Greg Bear : les Enfants de Darwin
(Darwin's children, 2003)
roman de Science-Fiction
- par ailleurs :
Tout lecteur de SF se souvient ou presque de l'Échelle de Darwin, paru voilà plus de deux ans, qui proposait sur un mode tendu d'intéressantes spéculations sur le devenir de l'homo sapiens, has been de l'évolution. Un rétrovirus agit-prop, SHEVA, l'incitait à muter, créant des enfants d'une espèce différente.
Je ne ressens guère d'intérêt pour les suites qui ne sont souvent que des séquelles. Grâce au talent de Greg Bear, les Enfants de Darwin échappe à la déshérence. Ce partisan du roman-fusion, étroite imbrication entre Science-Fiction et littérature classique, s'en tient d'abord à la conjecture, même s'il y mêle des aperçus sentimentaux. L'effet “boul'd'hum” (bouleversant d'humanité) qui fait tant de ravages parmi nos écrivains post néo-naturalistes n'a pas encore frappé un cerveau exigeant qui maîtrise son logiciel de traitement de texte.
Car c'est indéniable et cela m'effraie, le ton “Microsoft Word” s'impose peu à peu sur tous les fronts. Pour un détective du style, il n'est pas difficile d'interpréter comment travaillent déjà la plupart des producteurs de romans commerciaux. À chaque jour son lot de prose qu'il suffit ensuite d'enchaîner sur le fil agglutinant d'un synopsis, grâce au couper-coller, au glisser en loucedé pour obtenir un ouvrage rondouillard et inodore.
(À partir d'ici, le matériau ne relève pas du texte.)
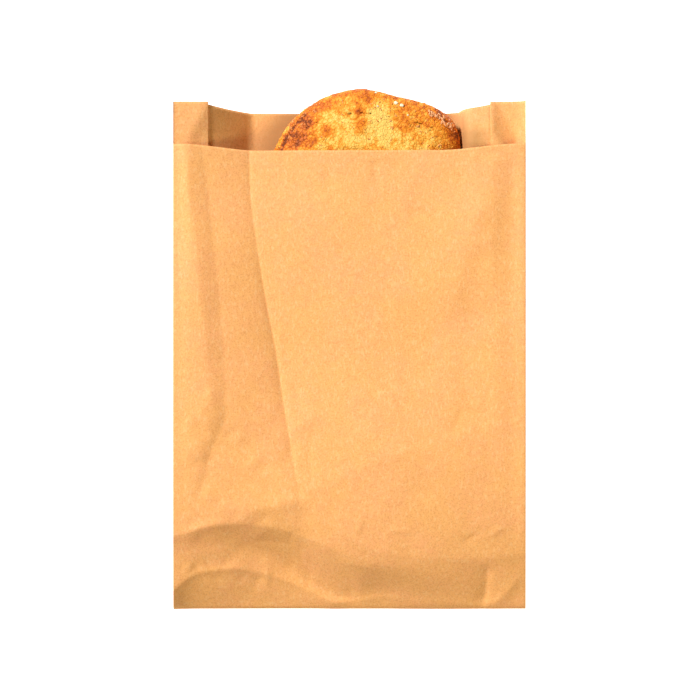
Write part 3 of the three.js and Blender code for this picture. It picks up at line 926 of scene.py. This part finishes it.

Mais revenons à nos shevistes, à leur douloureux internement sous la pression de l'opinion et des hommes politiques. SHEVA ne serait-il pas une résurrection du péché originel ? Chaque tête est mise à prix un million de dollars. Dans cette atmosphère de persécution, de camps de concentration déguisés en école, nous suivons pas à pas l'histoire de Stella, onze ans, fille de Kaye qui comprit l'origine virale de la mutation, et de Mitch qui en retrouva les vestiges comparables lors de la disparition des néanderthaliens. Stella et les siens ignorent les tourments propres à l'espèce humaine, en particulier le sens de la compétition. Ils ne pressentent pas encore quel sera leur avenir. Pour eux, l'essentiel est d'utiliser les moyens spécifiques de leur métamorphose pour se comprendre : éphélides qui frémissent sur le visage, hyperolfaction, double idéation du langage, formation de clans éphémères qui favorise une société originale.
Jusqu'au moment où intervient la puberté de Stella, donc la perspective d'une deuxième génération de mutants.
À cet instant se révèle l'intention du romancier, qui dissimule dans sa manche un troisième tome. Car, au lieu de se disperser en épisodes redondants, certes fort bien troussés pour entretenir le suspense, en dialogues hard science vraiment “hard”, l'auteur aurait pu enrichir les Enfants de Darwin en traitant directement du problème fondateur de tous les romans sur ce thème : comment l'Homme et son successeur trouveront-ils une voie d'entente ? Espérons donc une suite qui ne saurait être que passionnante, vu l'esprit résolument anticipateur de Greg Bear.